What is needed :: Reproduce all of the listing below without alteration.

Entries with parts and joints
# # #

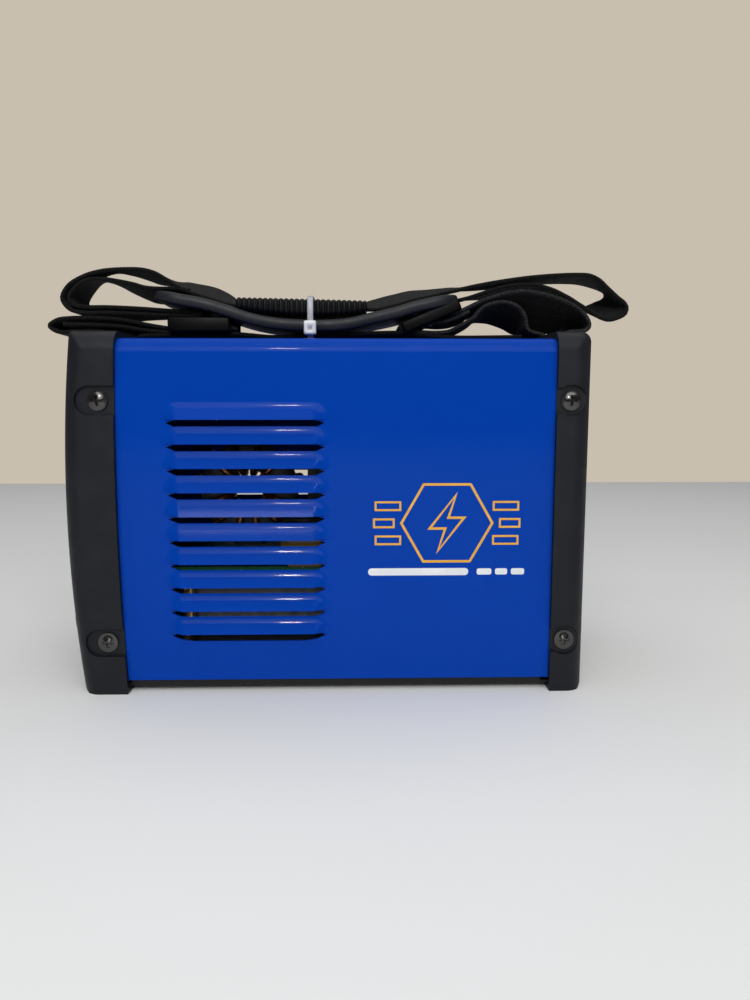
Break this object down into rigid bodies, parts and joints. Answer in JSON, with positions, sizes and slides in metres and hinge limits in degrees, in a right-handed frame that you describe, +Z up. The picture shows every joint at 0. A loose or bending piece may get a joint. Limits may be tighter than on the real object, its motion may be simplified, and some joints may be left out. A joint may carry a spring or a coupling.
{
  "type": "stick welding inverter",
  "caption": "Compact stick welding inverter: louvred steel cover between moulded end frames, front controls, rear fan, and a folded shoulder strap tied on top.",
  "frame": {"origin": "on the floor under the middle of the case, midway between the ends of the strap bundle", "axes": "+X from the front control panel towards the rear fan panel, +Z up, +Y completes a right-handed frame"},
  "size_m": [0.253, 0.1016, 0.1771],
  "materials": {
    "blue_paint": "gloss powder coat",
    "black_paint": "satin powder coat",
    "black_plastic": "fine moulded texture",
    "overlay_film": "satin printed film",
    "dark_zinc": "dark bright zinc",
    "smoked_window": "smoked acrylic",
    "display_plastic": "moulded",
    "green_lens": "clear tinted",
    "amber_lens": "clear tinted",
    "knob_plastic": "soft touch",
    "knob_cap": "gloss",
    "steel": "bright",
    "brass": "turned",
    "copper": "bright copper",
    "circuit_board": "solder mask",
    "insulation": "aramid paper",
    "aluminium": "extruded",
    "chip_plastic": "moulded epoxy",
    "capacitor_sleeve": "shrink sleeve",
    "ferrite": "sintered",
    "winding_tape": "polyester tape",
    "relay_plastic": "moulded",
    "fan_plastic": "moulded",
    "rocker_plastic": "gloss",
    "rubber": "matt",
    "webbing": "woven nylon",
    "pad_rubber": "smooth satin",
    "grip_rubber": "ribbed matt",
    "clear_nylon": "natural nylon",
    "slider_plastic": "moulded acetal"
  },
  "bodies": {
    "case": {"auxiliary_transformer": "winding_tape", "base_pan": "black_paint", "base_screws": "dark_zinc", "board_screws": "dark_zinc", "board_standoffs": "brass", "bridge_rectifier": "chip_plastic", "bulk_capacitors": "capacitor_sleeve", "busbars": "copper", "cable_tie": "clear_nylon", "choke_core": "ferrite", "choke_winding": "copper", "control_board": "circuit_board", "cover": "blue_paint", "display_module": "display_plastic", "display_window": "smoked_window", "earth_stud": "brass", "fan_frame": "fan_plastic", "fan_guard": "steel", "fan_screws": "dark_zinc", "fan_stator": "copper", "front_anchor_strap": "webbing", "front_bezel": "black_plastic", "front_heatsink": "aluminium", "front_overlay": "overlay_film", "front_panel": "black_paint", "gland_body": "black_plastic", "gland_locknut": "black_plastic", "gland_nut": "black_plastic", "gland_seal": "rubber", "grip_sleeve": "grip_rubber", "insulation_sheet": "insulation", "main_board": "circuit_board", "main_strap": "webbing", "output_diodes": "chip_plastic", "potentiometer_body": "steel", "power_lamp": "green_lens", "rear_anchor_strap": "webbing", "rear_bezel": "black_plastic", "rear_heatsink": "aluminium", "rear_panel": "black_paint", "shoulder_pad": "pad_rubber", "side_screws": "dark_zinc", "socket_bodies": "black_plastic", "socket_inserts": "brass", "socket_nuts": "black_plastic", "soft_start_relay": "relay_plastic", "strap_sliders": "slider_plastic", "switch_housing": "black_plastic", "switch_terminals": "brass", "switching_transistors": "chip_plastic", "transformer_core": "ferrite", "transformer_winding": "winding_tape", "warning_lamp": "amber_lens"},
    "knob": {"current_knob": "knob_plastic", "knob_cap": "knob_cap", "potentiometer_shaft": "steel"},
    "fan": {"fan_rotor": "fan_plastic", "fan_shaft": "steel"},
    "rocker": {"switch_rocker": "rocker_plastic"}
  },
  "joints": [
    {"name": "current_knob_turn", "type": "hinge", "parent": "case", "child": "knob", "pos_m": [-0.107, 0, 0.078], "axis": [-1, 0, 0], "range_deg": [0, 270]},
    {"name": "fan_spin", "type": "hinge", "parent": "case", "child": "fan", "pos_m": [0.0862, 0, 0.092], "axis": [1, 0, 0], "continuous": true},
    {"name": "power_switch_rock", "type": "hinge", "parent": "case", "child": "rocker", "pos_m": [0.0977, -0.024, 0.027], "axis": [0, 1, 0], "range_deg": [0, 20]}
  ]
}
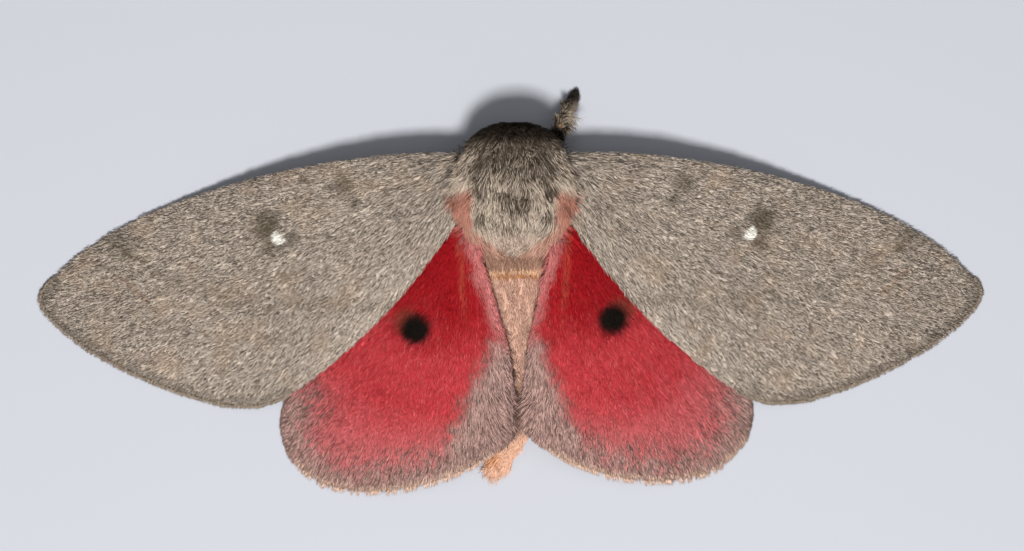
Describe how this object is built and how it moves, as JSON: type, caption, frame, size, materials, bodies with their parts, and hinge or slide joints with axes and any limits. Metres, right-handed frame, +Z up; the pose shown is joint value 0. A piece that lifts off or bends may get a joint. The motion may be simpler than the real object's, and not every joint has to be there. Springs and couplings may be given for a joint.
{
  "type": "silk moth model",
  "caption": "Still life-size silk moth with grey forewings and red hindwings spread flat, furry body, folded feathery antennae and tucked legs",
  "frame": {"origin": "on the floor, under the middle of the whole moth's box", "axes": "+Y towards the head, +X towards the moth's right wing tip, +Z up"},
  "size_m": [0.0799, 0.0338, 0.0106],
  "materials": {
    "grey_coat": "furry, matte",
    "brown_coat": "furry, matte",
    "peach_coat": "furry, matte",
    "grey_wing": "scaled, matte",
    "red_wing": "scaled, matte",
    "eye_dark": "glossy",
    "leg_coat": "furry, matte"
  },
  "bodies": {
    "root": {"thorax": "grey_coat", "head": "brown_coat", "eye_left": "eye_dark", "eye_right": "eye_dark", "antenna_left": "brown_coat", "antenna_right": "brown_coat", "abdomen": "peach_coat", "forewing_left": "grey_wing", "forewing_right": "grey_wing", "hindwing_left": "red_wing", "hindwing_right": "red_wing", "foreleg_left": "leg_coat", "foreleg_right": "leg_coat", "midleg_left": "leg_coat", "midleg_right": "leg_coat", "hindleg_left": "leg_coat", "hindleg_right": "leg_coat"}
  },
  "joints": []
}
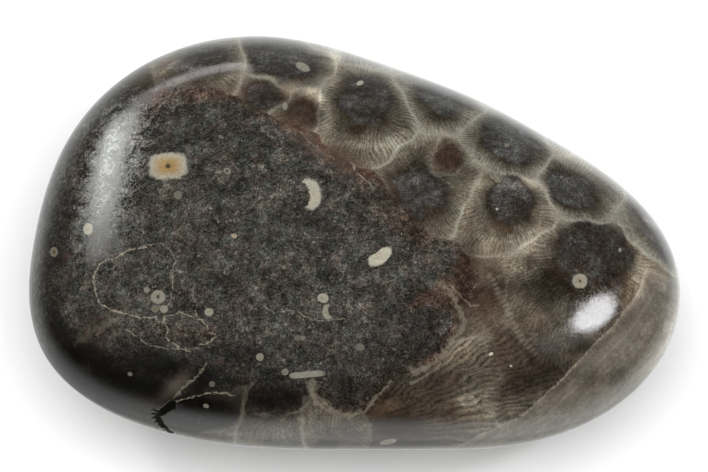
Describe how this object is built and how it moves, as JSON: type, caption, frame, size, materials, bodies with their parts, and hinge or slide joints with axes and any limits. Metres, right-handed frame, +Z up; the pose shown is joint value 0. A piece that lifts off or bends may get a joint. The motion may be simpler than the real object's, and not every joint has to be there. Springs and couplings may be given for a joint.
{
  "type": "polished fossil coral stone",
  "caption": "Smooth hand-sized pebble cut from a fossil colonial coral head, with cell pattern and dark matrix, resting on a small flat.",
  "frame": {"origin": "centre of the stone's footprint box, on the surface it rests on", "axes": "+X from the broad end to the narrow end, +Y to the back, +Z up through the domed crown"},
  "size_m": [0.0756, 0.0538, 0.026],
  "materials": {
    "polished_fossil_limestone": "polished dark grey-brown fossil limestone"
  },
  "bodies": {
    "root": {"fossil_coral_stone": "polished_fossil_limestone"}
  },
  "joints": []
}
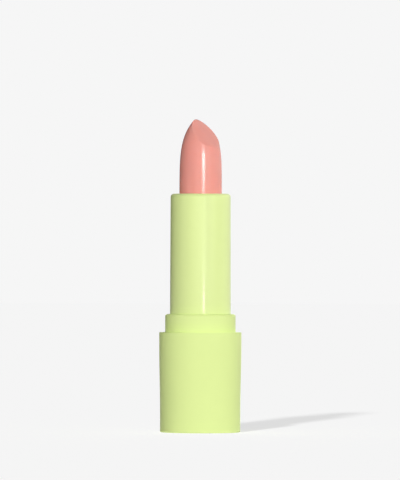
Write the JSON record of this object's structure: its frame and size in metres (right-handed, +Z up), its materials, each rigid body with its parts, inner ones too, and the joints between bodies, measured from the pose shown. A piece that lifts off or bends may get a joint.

# # #

Result of the exercise ::
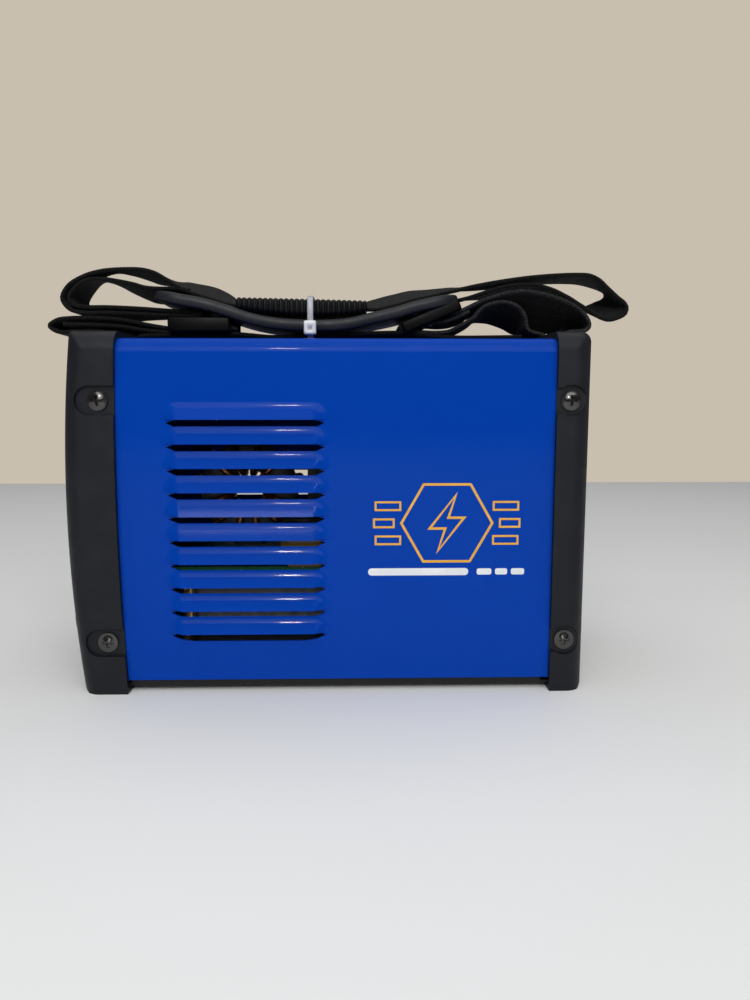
Break this object down into rigid bodies, parts and joints. Answer in JSON, with positions, sizes and slides in metres and hinge limits in degrees, in a right-handed frame that you describe, +Z up. The picture shows every joint at 0. A loose or bending piece may get a joint. Limits may be tighter than on the real object, its motion may be simplified, and some joints may be left out. A joint may carry a spring or a coupling.
{
  "type": "stick welding inverter",
  "caption": "Compact stick welding inverter: louvred steel cover between moulded end frames, front controls, rear fan, and a folded shoulder strap tied on top.",
  "frame": {"origin": "on the floor under the middle of the case, midway between the ends of the strap bundle", "axes": "+X from the front control panel towards the rear fan panel, +Z up, +Y completes a right-handed frame"},
  "size_m": [0.253, 0.1016, 0.1771],
  "materials": {
    "blue_paint": "gloss powder coat",
    "black_paint": "satin powder coat",
    "black_plastic": "fine moulded texture",
    "overlay_film": "satin printed film",
    "dark_zinc": "dark bright zinc",
    "smoked_window": "smoked acrylic",
    "display_plastic": "moulded",
    "green_lens": "clear tinted",
    "amber_lens": "clear tinted",
    "knob_plastic": "soft touch",
    "knob_cap": "gloss",
    "steel": "bright",
    "brass": "turned",
    "copper": "bright copper",
    "circuit_board": "solder mask",
    "insulation": "aramid paper",
    "aluminium": "extruded",
    "chip_plastic": "moulded epoxy",
    "capacitor_sleeve": "shrink sleeve",
    "ferrite": "sintered",
    "winding_tape": "polyester tape",
    "relay_plastic": "moulded",
    "fan_plastic": "moulded",
    "rocker_plastic": "gloss",
    "rubber": "matt",
    "webbing": "woven nylon",
    "pad_rubber": "smooth satin",
    "grip_rubber": "ribbed matt",
    "clear_nylon": "natural nylon",
    "slider_plastic": "moulded acetal"
  },
  "bodies": {
    "case": {"auxiliary_transformer": "winding_tape", "base_pan": "black_paint", "base_screws": "dark_zinc", "board_screws": "dark_zinc", "board_standoffs": "brass", "bridge_rectifier": "chip_plastic", "bulk_capacitors": "capacitor_sleeve", "busbars": "copper", "cable_tie": "clear_nylon", "choke_core": "ferrite", "choke_winding": "copper", "control_board": "circuit_board", "cover": "blue_paint", "display_module": "display_plastic", "display_window": "smoked_window", "earth_stud": "brass", "fan_frame": "fan_plastic", "fan_guard": "steel", "fan_screws": "dark_zinc", "fan_stator": "copper", "front_anchor_strap": "webbing", "front_bezel": "black_plastic", "front_heatsink": "aluminium", "front_overlay": "overlay_film", "front_panel": "black_paint", "gland_body": "black_plastic", "gland_locknut": "black_plastic", "gland_nut": "black_plastic", "gland_seal": "rubber", "grip_sleeve": "grip_rubber", "insulation_sheet": "insulation", "main_board": "circuit_board", "main_strap": "webbing", "output_diodes": "chip_plastic", "potentiometer_body": "steel", "power_lamp": "green_lens", "rear_anchor_strap": "webbing", "rear_bezel": "black_plastic", "rear_heatsink": "aluminium", "rear_panel": "black_paint", "shoulder_pad": "pad_rubber", "side_screws": "dark_zinc", "socket_bodies": "black_plastic", "socket_inserts": "brass", "socket_nuts": "black_plastic", "soft_start_relay": "relay_plastic", "strap_sliders": "slider_plastic", "switch_housing": "black_plastic", "switch_terminals": "brass", "switching_transistors": "chip_plastic", "transformer_core": "ferrite", "transformer_winding": "winding_tape", "warning_lamp": "amber_lens"},
    "knob": {"current_knob": "knob_plastic", "knob_cap": "knob_cap", "potentiometer_shaft": "steel"},
    "fan": {"fan_rotor": "fan_plastic", "fan_shaft": "steel"},
    "rocker": {"switch_rocker": "rocker_plastic"}
  },
  "joints": [
    {"name": "current_knob_turn", "type": "hinge", "parent": "case", "child": "knob", "pos_m": [-0.107, 0, 0.078], "axis": [-1, 0, 0], "range_deg": [0, 270]},
    {"name": "fan_spin", "type": "hinge", "parent": "case", "child": "fan", "pos_m": [0.0862, 0, 0.092], "axis": [1, 0, 0], "continuous": true},
    {"name": "power_switch_rock", "type": "hinge", "parent": "case", "child": "rocker", "pos_m": [0.0977, -0.024, 0.027], "axis": [0, 1, 0], "range_deg": [0, 20]}
  ]
}
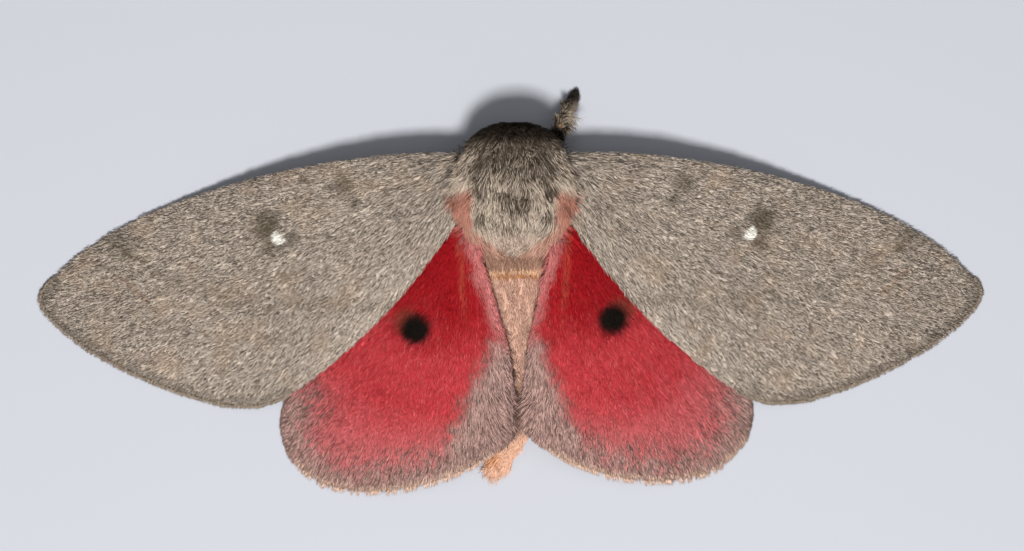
Describe how this object is built and how it moves, as JSON: type, caption, frame, size, materials, bodies with their parts, and hinge or slide joints with axes and any limits. Metres, right-handed frame, +Z up; the pose shown is joint value 0. A piece that lifts off or bends may get a joint. The motion may be simpler than the real object's, and not every joint has to be there. Springs and couplings may be given for a joint.
{
  "type": "silk moth model",
  "caption": "Still life-size silk moth with grey forewings and red hindwings spread flat, furry body, folded feathery antennae and tucked legs",
  "frame": {"origin": "on the floor, under the middle of the whole moth's box", "axes": "+Y towards the head, +X towards the moth's right wing tip, +Z up"},
  "size_m": [0.0799, 0.0338, 0.0106],
  "materials": {
    "grey_coat": "furry, matte",
    "brown_coat": "furry, matte",
    "peach_coat": "furry, matte",
    "grey_wing": "scaled, matte",
    "red_wing": "scaled, matte",
    "eye_dark": "glossy",
    "leg_coat": "furry, matte"
  },
  "bodies": {
    "root": {"thorax": "grey_coat", "head": "brown_coat", "eye_left": "eye_dark", "eye_right": "eye_dark", "antenna_left": "brown_coat", "antenna_right": "brown_coat", "abdomen": "peach_coat", "forewing_left": "grey_wing", "forewing_right": "grey_wing", "hindwing_left": "red_wing", "hindwing_right": "red_wing", "foreleg_left": "leg_coat", "foreleg_right": "leg_coat", "midleg_left": "leg_coat", "midleg_right": "leg_coat", "hindleg_left": "leg_coat", "hindleg_right": "leg_coat"}
  },
  "joints": []
}
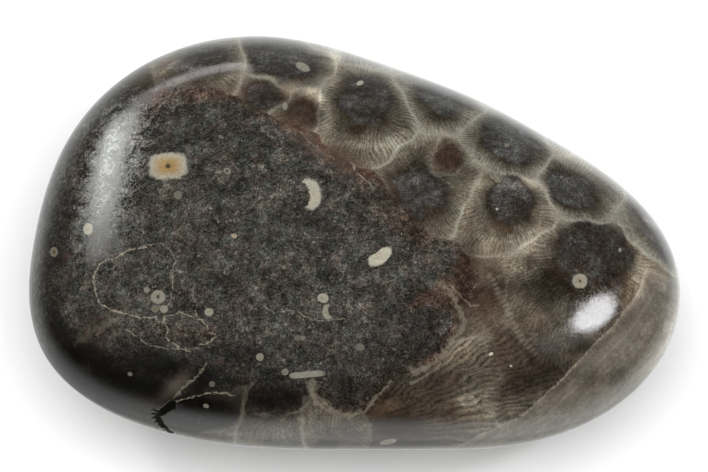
Describe how this object is built and how it moves, as JSON: type, caption, frame, size, materials, bodies with their parts, and hinge or slide joints with axes and any limits. Metres, right-handed frame, +Z up; the pose shown is joint value 0. A piece that lifts off or bends may get a joint. The motion may be simpler than the real object's, and not every joint has to be there. Springs and couplings may be given for a joint.
{
  "type": "polished fossil coral stone",
  "caption": "Smooth hand-sized pebble cut from a fossil colonial coral head, with cell pattern and dark matrix, resting on a small flat.",
  "frame": {"origin": "centre of the stone's footprint box, on the surface it rests on", "axes": "+X from the broad end to the narrow end, +Y to the back, +Z up through the domed crown"},
  "size_m": [0.0756, 0.0538, 0.026],
  "materials": {
    "polished_fossil_limestone": "polished dark grey-brown fossil limestone"
  },
  "bodies": {
    "root": {"fossil_coral_stone": "polished_fossil_limestone"}
  },
  "joints": []
}
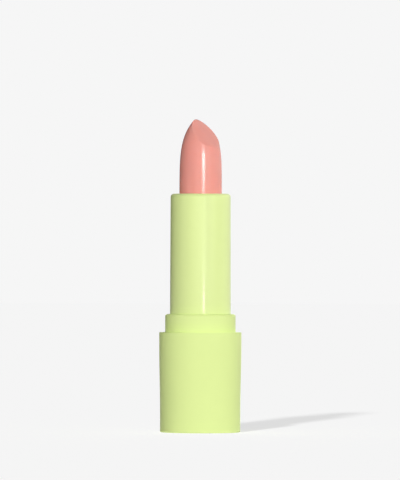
Write the JSON record of this object's structure: its frame and size in metres (right-handed, +Z up), its materials, each rigid body with its parts, inner ones too, and the joints between bodies, measured from the pose shown. A piece that lifts off or bends may get a joint.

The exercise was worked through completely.